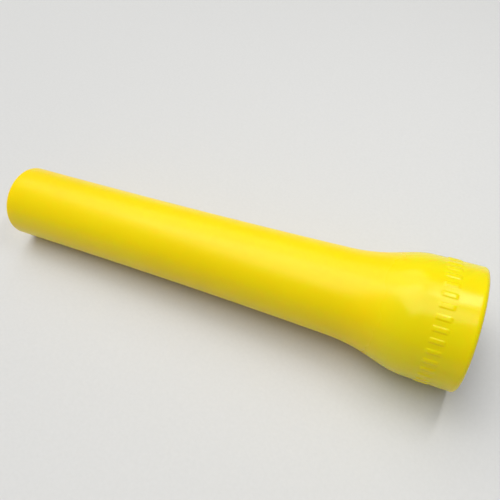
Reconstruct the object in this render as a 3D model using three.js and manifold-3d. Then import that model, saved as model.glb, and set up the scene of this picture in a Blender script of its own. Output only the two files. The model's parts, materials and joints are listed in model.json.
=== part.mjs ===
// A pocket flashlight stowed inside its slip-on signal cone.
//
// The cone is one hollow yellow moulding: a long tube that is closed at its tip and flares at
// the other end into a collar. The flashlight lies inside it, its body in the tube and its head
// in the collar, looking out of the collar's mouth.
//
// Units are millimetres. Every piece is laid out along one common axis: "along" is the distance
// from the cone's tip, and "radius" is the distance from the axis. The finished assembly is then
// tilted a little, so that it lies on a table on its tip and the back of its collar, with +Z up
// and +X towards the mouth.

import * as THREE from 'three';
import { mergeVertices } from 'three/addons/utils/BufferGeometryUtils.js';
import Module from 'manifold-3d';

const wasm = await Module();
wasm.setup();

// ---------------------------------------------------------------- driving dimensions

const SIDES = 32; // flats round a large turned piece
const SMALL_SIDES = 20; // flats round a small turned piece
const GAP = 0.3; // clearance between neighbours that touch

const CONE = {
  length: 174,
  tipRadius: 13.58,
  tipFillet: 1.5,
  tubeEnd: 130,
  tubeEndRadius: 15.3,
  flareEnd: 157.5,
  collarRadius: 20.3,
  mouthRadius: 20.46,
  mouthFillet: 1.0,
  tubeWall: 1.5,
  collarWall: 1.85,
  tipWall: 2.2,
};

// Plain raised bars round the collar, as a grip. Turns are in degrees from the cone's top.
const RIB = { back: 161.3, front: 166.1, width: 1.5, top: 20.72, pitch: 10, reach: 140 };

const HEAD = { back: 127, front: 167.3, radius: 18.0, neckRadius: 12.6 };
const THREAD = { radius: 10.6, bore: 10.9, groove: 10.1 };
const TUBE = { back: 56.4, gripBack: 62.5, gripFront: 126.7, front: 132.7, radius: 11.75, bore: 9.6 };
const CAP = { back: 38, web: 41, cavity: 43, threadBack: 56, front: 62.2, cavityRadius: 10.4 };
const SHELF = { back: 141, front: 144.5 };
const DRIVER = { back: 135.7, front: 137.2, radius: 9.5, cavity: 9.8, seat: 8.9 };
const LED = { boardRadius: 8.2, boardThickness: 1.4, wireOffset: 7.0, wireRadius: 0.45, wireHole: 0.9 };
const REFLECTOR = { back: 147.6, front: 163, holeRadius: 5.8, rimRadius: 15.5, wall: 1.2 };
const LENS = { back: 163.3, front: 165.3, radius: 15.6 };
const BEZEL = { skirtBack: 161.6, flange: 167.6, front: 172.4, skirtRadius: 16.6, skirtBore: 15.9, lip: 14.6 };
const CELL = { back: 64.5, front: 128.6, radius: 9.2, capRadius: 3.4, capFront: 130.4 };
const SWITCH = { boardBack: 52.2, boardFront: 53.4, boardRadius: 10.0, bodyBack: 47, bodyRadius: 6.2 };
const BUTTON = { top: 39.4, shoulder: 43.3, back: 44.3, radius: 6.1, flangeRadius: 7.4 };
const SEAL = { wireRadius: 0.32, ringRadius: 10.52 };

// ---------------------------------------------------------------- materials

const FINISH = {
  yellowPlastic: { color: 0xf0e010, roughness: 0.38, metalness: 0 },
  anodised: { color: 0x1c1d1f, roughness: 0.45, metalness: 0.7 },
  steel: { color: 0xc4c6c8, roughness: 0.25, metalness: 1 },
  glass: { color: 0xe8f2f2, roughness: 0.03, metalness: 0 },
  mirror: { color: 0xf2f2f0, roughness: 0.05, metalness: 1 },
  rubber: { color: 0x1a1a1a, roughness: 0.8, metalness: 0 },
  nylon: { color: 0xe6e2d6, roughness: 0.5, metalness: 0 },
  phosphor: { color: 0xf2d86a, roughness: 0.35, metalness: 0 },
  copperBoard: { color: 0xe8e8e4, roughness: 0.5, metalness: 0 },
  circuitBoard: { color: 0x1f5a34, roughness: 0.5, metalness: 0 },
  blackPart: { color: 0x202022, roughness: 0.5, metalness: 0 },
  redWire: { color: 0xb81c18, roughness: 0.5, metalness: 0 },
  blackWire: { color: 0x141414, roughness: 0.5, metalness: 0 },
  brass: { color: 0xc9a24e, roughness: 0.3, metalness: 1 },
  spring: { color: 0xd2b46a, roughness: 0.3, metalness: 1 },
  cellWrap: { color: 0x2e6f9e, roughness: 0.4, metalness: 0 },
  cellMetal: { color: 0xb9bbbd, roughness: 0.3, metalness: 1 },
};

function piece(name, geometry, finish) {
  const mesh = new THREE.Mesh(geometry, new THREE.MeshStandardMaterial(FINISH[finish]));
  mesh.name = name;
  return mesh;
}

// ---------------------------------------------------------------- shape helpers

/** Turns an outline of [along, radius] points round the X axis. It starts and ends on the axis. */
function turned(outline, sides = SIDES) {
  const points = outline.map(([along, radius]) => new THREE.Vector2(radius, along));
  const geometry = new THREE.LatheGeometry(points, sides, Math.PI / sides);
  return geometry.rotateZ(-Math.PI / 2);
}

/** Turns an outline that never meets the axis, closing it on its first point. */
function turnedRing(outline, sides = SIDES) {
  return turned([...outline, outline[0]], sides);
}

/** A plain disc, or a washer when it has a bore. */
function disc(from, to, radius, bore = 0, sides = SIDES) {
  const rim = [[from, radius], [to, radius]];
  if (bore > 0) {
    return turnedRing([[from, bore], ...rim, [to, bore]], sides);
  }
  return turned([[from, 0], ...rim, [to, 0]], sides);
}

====

WHAT NEEDS TO BE DONE:
Write the entire listing out again, word for word.

EXERCISE OUTPUT:
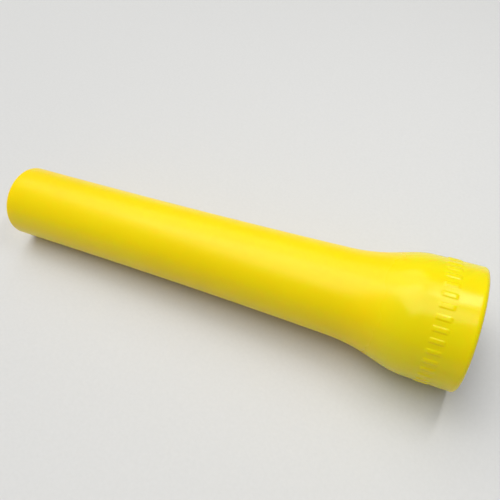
Reconstruct the object in this render as a 3D model using three.js and manifold-3d. Then import that model, saved as model.glb, and set up the scene of this picture in a Blender script of its own. Output only the two files. The model's parts, materials and joints are listed in model.json.
=== part.mjs ===
// A pocket flashlight stowed inside its slip-on signal cone.
//
// The cone is one hollow yellow moulding: a long tube that is closed at its tip and flares at
// the other end into a collar. The flashlight lies inside it, its body in the tube and its head
// in the collar, looking out of the collar's mouth.
//
// Units are millimetres. Every piece is laid out along one common axis: "along" is the distance
// from the cone's tip, and "radius" is the distance from the axis. The finished assembly is then
// tilted a little, so that it lies on a table on its tip and the back of its collar, with +Z up
// and +X towards the mouth.

import * as THREE from 'three';
import { mergeVertices } from 'three/addons/utils/BufferGeometryUtils.js';
import Module from 'manifold-3d';

const wasm = await Module();
wasm.setup();

// ---------------------------------------------------------------- driving dimensions

const SIDES = 32; // flats round a large turned piece
const SMALL_SIDES = 20; // flats round a small turned piece
const GAP = 0.3; // clearance between neighbours that touch

const CONE = {
  length: 174,
  tipRadius: 13.58,
  tipFillet: 1.5,
  tubeEnd: 130,
  tubeEndRadius: 15.3,
  flareEnd: 157.5,
  collarRadius: 20.3,
  mouthRadius: 20.46,
  mouthFillet: 1.0,
  tubeWall: 1.5,
  collarWall: 1.85,
  tipWall: 2.2,
};

// Plain raised bars round the collar, as a grip. Turns are in degrees from the cone's top.
const RIB = { back: 161.3, front: 166.1, width: 1.5, top: 20.72, pitch: 10, reach: 140 };

const HEAD = { back: 127, front: 167.3, radius: 18.0, neckRadius: 12.6 };
const THREAD = { radius: 10.6, bore: 10.9, groove: 10.1 };
const TUBE = { back: 56.4, gripBack: 62.5, gripFront: 126.7, front: 132.7, radius: 11.75, bore: 9.6 };
const CAP = { back: 38, web: 41, cavity: 43, threadBack: 56, front: 62.2, cavityRadius: 10.4 };
const SHELF = { back: 141, front: 144.5 };
const DRIVER = { back: 135.7, front: 137.2, radius: 9.5, cavity: 9.8, seat: 8.9 };
const LED = { boardRadius: 8.2, boardThickness: 1.4, wireOffset: 7.0, wireRadius: 0.45, wireHole: 0.9 };
const REFLECTOR = { back: 147.6, front: 163, holeRadius: 5.8, rimRadius: 15.5, wall: 1.2 };
const LENS = { back: 163.3, front: 165.3, radius: 15.6 };
const BEZEL = { skirtBack: 161.6, flange: 167.6, front: 172.4, skirtRadius: 16.6, skirtBore: 15.9, lip: 14.6 };
const CELL = { back: 64.5, front: 128.6, radius: 9.2, capRadius: 3.4, capFront: 130.4 };
const SWITCH = { boardBack: 52.2, boardFront: 53.4, boardRadius: 10.0, bodyBack: 47, bodyRadius: 6.2 };
const BUTTON = { top: 39.4, shoulder: 43.3, back: 44.3, radius: 6.1, flangeRadius: 7.4 };
const SEAL = { wireRadius: 0.32, ringRadius: 10.52 };

// ---------------------------------------------------------------- materials

const FINISH = {
  yellowPlastic: { color: 0xf0e010, roughness: 0.38, metalness: 0 },
  anodised: { color: 0x1c1d1f, roughness: 0.45, metalness: 0.7 },
  steel: { color: 0xc4c6c8, roughness: 0.25, metalness: 1 },
  glass: { color: 0xe8f2f2, roughness: 0.03, metalness: 0 },
  mirror: { color: 0xf2f2f0, roughness: 0.05, metalness: 1 },
  rubber: { color: 0x1a1a1a, roughness: 0.8, metalness: 0 },
  nylon: { color: 0xe6e2d6, roughness: 0.5, metalness: 0 },
  phosphor: { color: 0xf2d86a, roughness: 0.35, metalness: 0 },
  copperBoard: { color: 0xe8e8e4, roughness: 0.5, metalness: 0 },
  circuitBoard: { color: 0x1f5a34, roughness: 0.5, metalness: 0 },
  blackPart: { color: 0x202022, roughness: 0.5, metalness: 0 },
  redWire: { color: 0xb81c18, roughness: 0.5, metalness: 0 },
  blackWire: { color: 0x141414, roughness: 0.5, metalness: 0 },
  brass: { color: 0xc9a24e, roughness: 0.3, metalness: 1 },
  spring: { color: 0xd2b46a, roughness: 0.3, metalness: 1 },
  cellWrap: { color: 0x2e6f9e, roughness: 0.4, metalness: 0 },
  cellMetal: { color: 0xb9bbbd, roughness: 0.3, metalness: 1 },
};

function piece(name, geometry, finish) {
  const mesh = new THREE.Mesh(geometry, new THREE.MeshStandardMaterial(FINISH[finish]));
  mesh.name = name;
  return mesh;
}

// ---------------------------------------------------------------- shape helpers

/** Turns an outline of [along, radius] points round the X axis. It starts and ends on the axis. */
function turned(outline, sides = SIDES) {
  const points = outline.map(([along, radius]) => new THREE.Vector2(radius, along));
  const geometry = new THREE.LatheGeometry(points, sides, Math.PI / sides);
  return geometry.rotateZ(-Math.PI / 2);
}

/** Turns an outline that never meets the axis, closing it on its first point. */
function turnedRing(outline, sides = SIDES) {
  return turned([...outline, outline[0]], sides);
}

/** A plain disc, or a washer when it has a bore. */
function disc(from, to, radius, bore = 0, sides = SIDES) {
  const rim = [[from, radius], [to, radius]];
  if (bore > 0) {
    return turnedRing([[from, bore], ...rim, [to, bore]], sides);
  }
  return turned([[from, 0], ...rim, [to, 0]], sides);
}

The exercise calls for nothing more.